Musée Fin-de-Siècle Museum

The new Musée Fin-de-Siècle Museum presents Brussels as the cultural crossroads of Europe at the turn of the century. This exceptional collection of works by Belgian artists such as James Ensor, Fernand Khnopff, Léon Spilliaert, Victor Horta, Henry Van de Velde or Philippe Wolfers,… and by foreign artists such as Paul Gauguin, Auguste Rodin, Pierre Bonnard, Emile Gallé, Louis Majorelle and Alphonse Mucha,… places the art scene at the heart of international creativity.
With the organization of the salons of Les XX (1883-1894) and La Libre Esthétique (1894–1914), in the very rooms of this museum, Brussels became a unique hub for creative work. It didn’t identify itself with the Impressionist wave but found in the conjunction of Symbolism, the Wagnerian movement and Art Nouveau the emblems of an identity that did, to a great extent, shape the face of the city. “Brussels, capital of Art Nouveau” is not just a matter of architecture. The term refers in the first place to the dynamism of a society. And this society made its mark in every art discipline: literature, painting, opera, music, architecture, photography, and poetry; and through the works of Maurice Maeterlinck, Emile Verhaeren, Jean Delville, Henri Evenepoel, Constantin Meunier, Maurice Kufferath, and Guillaume Lekeu, to name a few.


Charlier Museum

The Charlier Museum, a 19th century hotel de maître made by Horta, has something of the atmosphere of an opulent private gallery.

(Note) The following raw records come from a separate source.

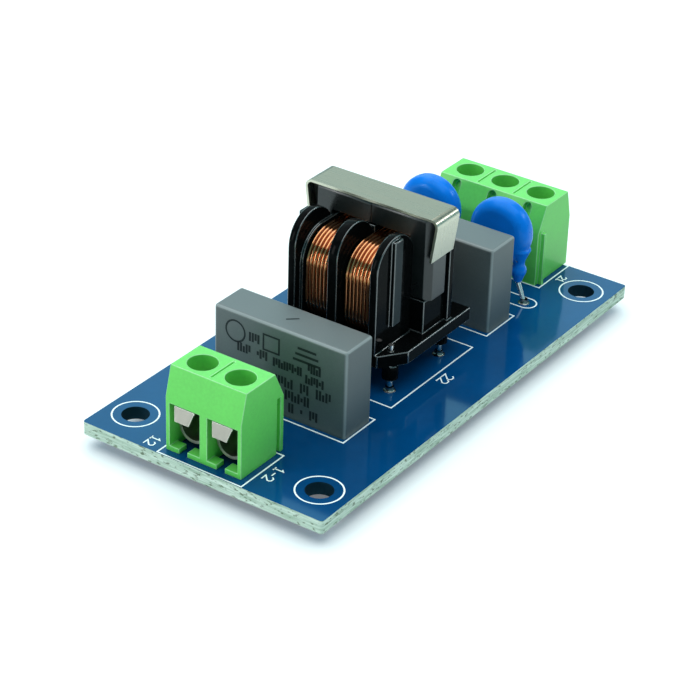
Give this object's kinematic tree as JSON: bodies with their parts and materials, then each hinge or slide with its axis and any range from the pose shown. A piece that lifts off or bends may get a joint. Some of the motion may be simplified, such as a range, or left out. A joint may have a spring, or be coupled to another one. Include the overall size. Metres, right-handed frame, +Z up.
{
  "type": "emi_line_filter",
  "caption": "Mains EMI line filter module with a common mode choke, grey box film capacitors, blue disc capacitors and green screw terminal blocks on a blue circuit board",
  "frame": {"origin": "centre of the four-hole mounting pattern, on the underside of the circuit board", "axes": "+X along the board from the output terminal block to the input terminal block, +Y across the board, +Z up out of the component side"},
  "size_m": [0.0654, 0.0324, 0.0229],
  "materials": {
    "board_blue": "glossy blue solder mask over fibre board, white print, pale cut edges",
    "solder": "bright solder cones",
    "terminal_green": "satin moulded plastic",
    "plated_steel": "nickel plated pressed steel with fine drawing marks",
    "case_grey": "fine matte moulded case",
    "film_metal": "rolled metallised film, out of sight in the resin",
    "resin_grey": "poured resin",
    "tinned_copper": "bright tinned wire",
    "coating_blue": "glossy dipped coating with runs down the leads",
    "ceramic_tan": "plain ceramic, out of sight in the coating",
    "bobbin_black": "glossy black moulding",
    "ferrite": "dark ground ferrite",
    "clip_steel": "satin spring steel with bright sheared edges",
    "enamelled_copper": "glossy enamelled copper wire, one ridge to a turn"
  },
  "bodies": {
    "root": {"circuit_board": "board_blue", "solder_joints": "solder", "output_terminal_housing": "terminal_green", "output_terminal_cages": "plated_steel", "output_wire_guards": "plated_steel", "output_terminal_screws": "plated_steel", "input_terminal_housing": "terminal_green", "input_terminal_cages": "plated_steel", "input_wire_guards": "plated_steel", "input_terminal_screws": "plated_steel", "output_capacitor_case": "case_grey", "output_capacitor_roll": "film_metal", "output_capacitor_resin": "resin_grey", "output_capacitor_leads": "tinned_copper", "input_capacitor_case": "case_grey", "input_capacitor_roll": "film_metal", "input_capacitor_resin": "resin_grey", "input_capacitor_leads": "tinned_copper", "lower_disc_coating": "coating_blue", "lower_disc_ceramic": "ceramic_tan", "lower_disc_leads": "tinned_copper", "upper_disc_coating": "coating_blue", "upper_disc_ceramic": "ceramic_tan", "upper_disc_leads": "tinned_copper", "choke_bobbin": "bobbin_black", "choke_pins": "tinned_copper", "lower_ferrite_half": "ferrite", "upper_ferrite_half": "ferrite", "ferrite_clip": "clip_steel", "lower_winding": "enamelled_copper", "upper_winding": "enamelled_copper"}
  },
  "joints": []
}
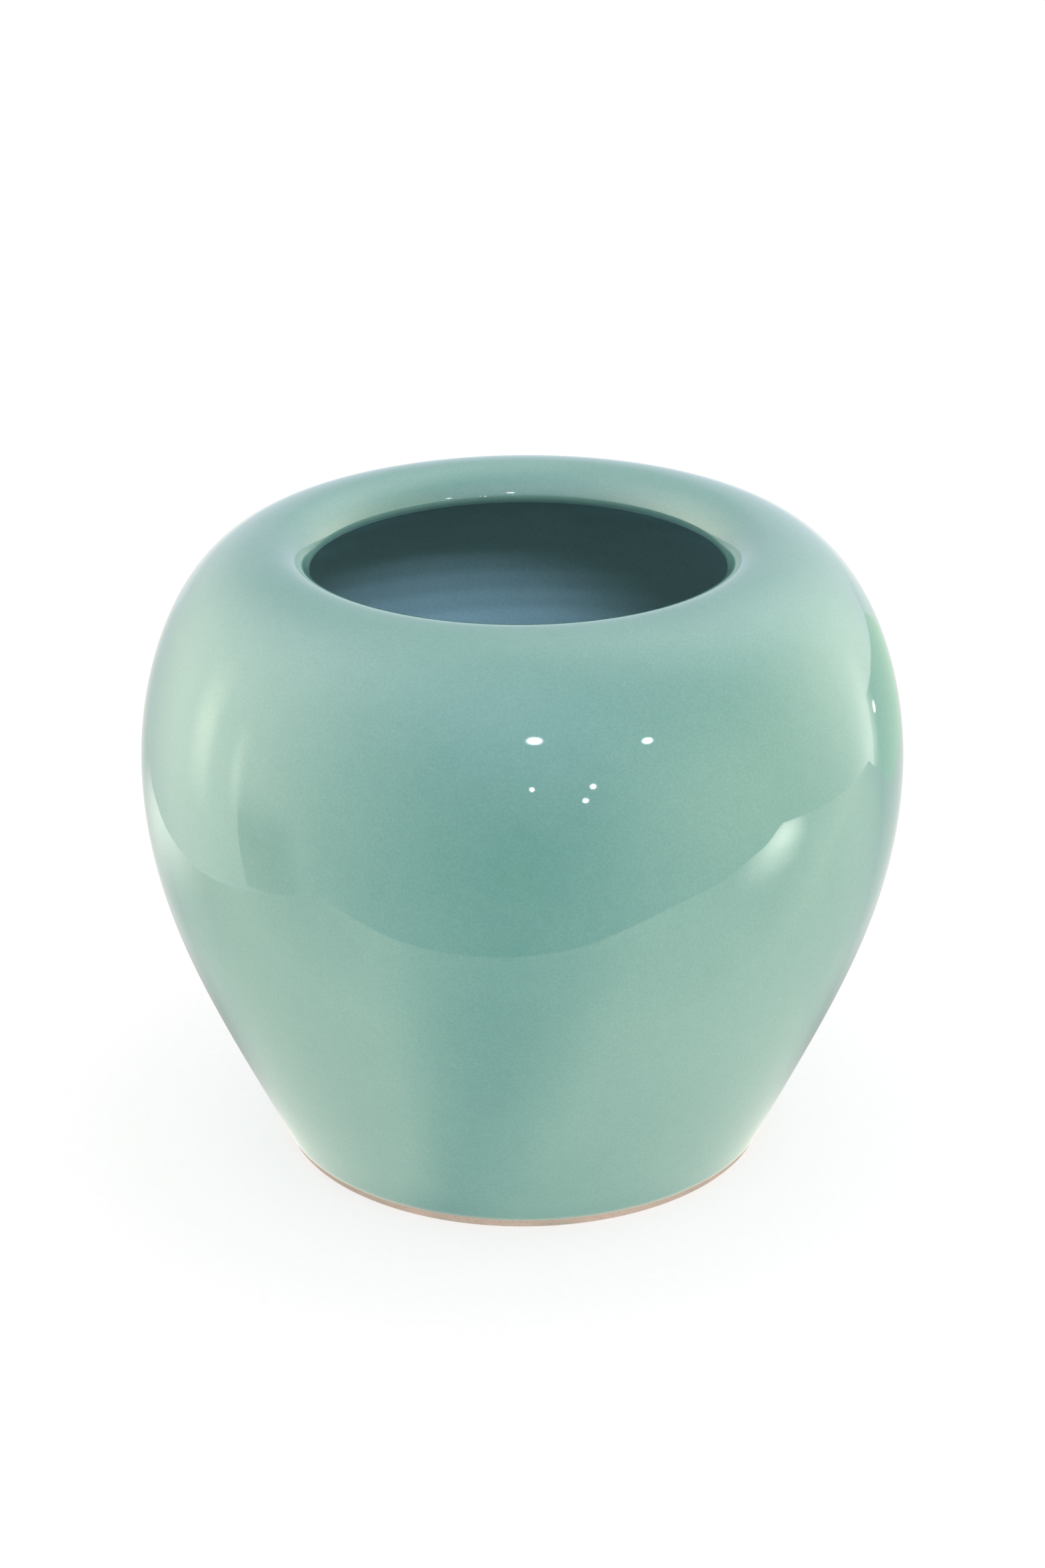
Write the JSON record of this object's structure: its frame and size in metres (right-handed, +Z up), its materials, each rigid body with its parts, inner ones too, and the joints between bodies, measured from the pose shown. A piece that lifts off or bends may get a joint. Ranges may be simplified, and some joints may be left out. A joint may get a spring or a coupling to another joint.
{
  "type": "brush holder pot",
  "caption": "Free-standing glazed ceramic pot with a full round belly, a rolled-in rim and a small foot, for standing writing brushes in.",
  "frame": {"origin": "on the pot's axis, in the plane that its foot ring stands on", "axes": "+Z up along the pot's axis; +X and +Y are any two level directions, because the pot is round"},
  "size_m": [0.21, 0.21, 0.1745],
  "materials": {
    "bare_clay": "unglazed, fired, fine grained and matt",
    "celadon_glaze": "glossy celadon, pale blue-green"
  },
  "bodies": {
    "root": {"clay_body": "bare_clay", "outer_glaze": "celadon_glaze", "inner_glaze": "celadon_glaze", "base_glaze": "celadon_glaze"}
  },
  "joints": []
}
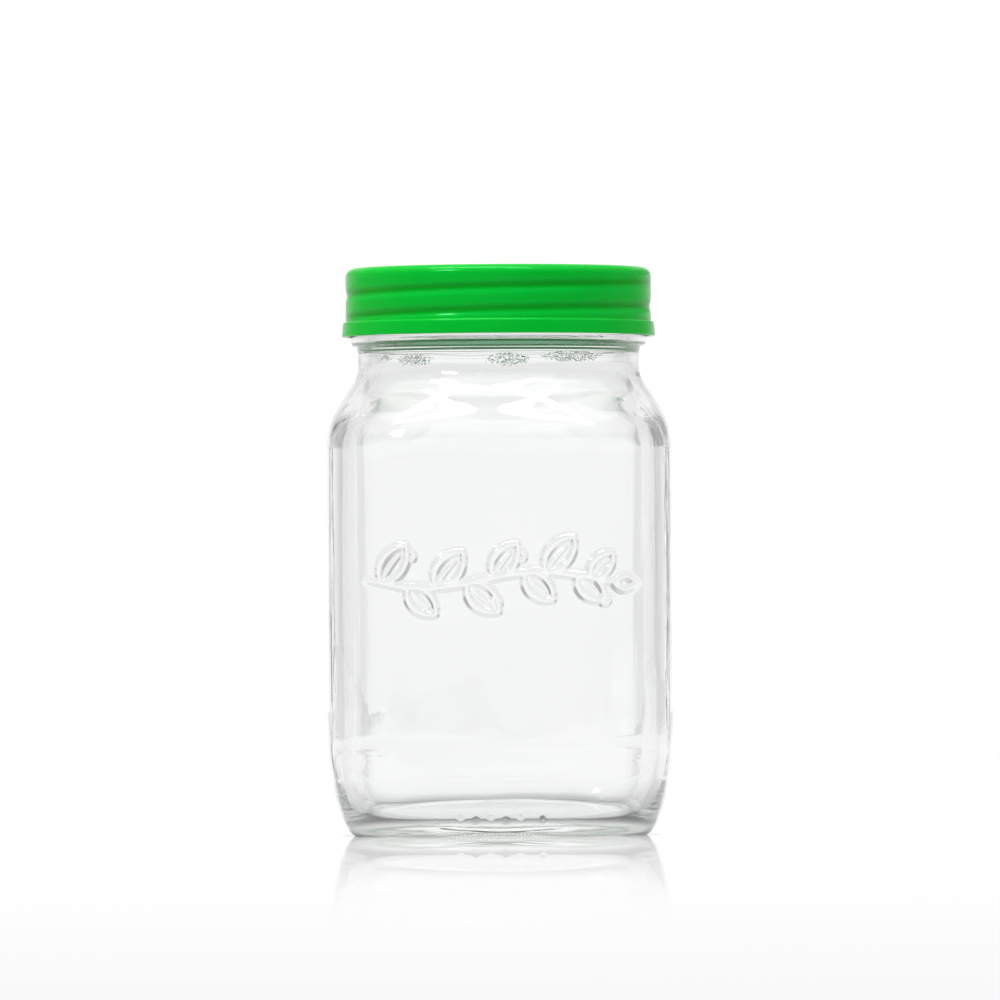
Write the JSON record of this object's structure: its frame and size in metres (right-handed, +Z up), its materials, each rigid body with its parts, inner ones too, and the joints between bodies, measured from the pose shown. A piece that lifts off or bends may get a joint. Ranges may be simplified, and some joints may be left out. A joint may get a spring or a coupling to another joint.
{
  "type": "glass jar with screw lid",
  "caption": "Clear glass wide-mouth jar with a soft square body, a round threaded neck, a screw lid and a sealing disc, for keeping small tools in disinfectant.",
  "frame": {"origin": "centre of the outline of the foot, in the plane that the jar stands on", "axes": "+Z up along the axis of the neck and lid, -Y towards the viewer, X and Y square to the four flat sides"},
  "size_m": [0.1, 0.1, 0.1639],
  "materials": {
    "glass_jar": "clear flint glass, fire polished",
    "screw_lid": "smooth gloss, bright green, slightly see-through",
    "lid_liner": "pale green foam sheet"
  },
  "bodies": {
    "jar": {"glass_jar": "glass_jar"},
    "liner": {"lid_liner": "lid_liner"},
    "lid": {"screw_lid": "screw_lid"}
  },
  "joints": [
    {"name": "lid_lift", "type": "slide", "parent": "jar", "child": "liner", "axis": [0, 0, 1], "range_m": [0, 0.0331]},
    {"name": "lid_turn", "type": "hinge", "parent": "liner", "child": "lid", "pos_m": [0, 0, 0.154], "axis": [0, 0, 1], "range_deg": [0, 1800]}
  ],
  "couplings": [
    {"joint": "lid_lift", "follows": "lid_turn", "m_per_rad": 0.0010504}
  ]
}
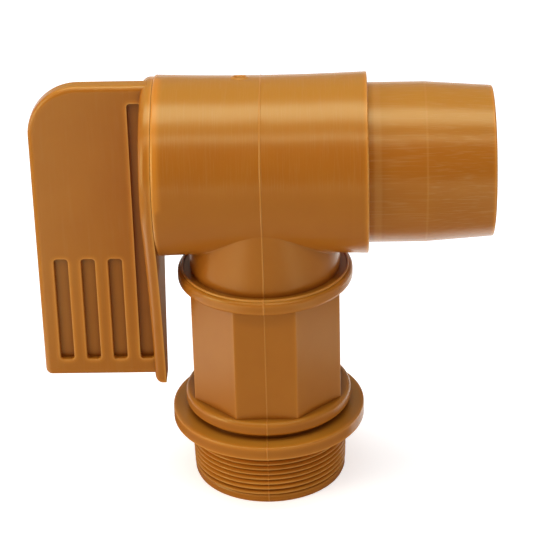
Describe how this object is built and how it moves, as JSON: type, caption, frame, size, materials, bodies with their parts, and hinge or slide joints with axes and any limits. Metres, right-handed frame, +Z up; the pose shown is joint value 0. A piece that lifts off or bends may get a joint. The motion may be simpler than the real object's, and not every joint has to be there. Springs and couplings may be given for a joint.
{
  "type": "drum tap",
  "caption": "Plastic drum tap with a threaded inlet, a flange and a wrench octagon, a hollow turning plug that ends in a plain spout, and a lever handle with a ribbed grip.",
  "frame": {"origin": "centre of the inlet's mouth, on the end face of the threaded end", "axes": "+Z up the inlet axis to the barrel, +X along the barrel towards the spout, the lever points along -Z when the tap is closed"},
  "size_m": [0.1701, 0.074, 0.1624],
  "materials": {
    "tan_polyethylene": "moulded, semi-gloss",
    "white_acetal": "moulded",
    "seal_rubber": "moulded, matt"
  },
  "bodies": {
    "tap_body": {"body": "tan_polyethylene", "retaining_ring": "white_acetal"},
    "plug_and_handle": {"plug": "tan_polyethylene", "handle": "tan_polyethylene", "handle_pins": "white_acetal", "handle_end_o_ring": "seal_rubber", "spout_end_o_ring": "seal_rubber", "port_seal": "seal_rubber"}
  },
  "joints": [
    {"name": "handle_turn", "type": "hinge", "parent": "tap_body", "child": "plug_and_handle", "pos_m": [0, 0, 0.129], "axis": [1, 0, 0], "range_deg": [0, 90]}
  ]
}
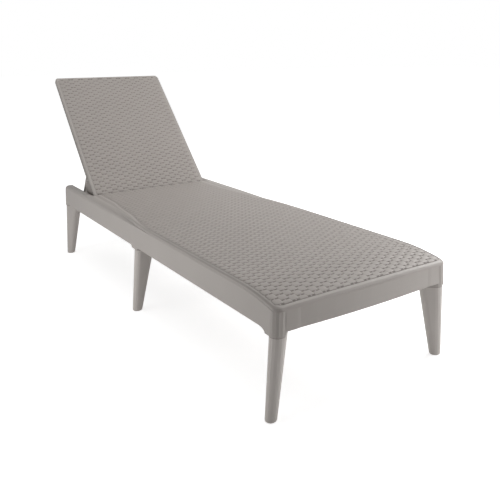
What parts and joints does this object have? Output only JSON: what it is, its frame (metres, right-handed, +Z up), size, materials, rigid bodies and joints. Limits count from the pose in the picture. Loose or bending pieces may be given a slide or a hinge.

You’ll need little encouragement to daydream thanks to its Belle Epoque ambiance as you stroll among sculptures by Charlier, Hager and Wouters and paintings by Smits, Frédéric, Oleffe, Laermans, Van Strydonck, Ensor… The intimate setting is enhanced by furniture by cabinetmakers Chapuis, Sené and Nadal l’Ainé, several items of decorative objects in the style of Louis XIV, XV, XVI and Empire, tapestries from Brussels and Oudenaarde as well as an exceptional Chinese drawing room.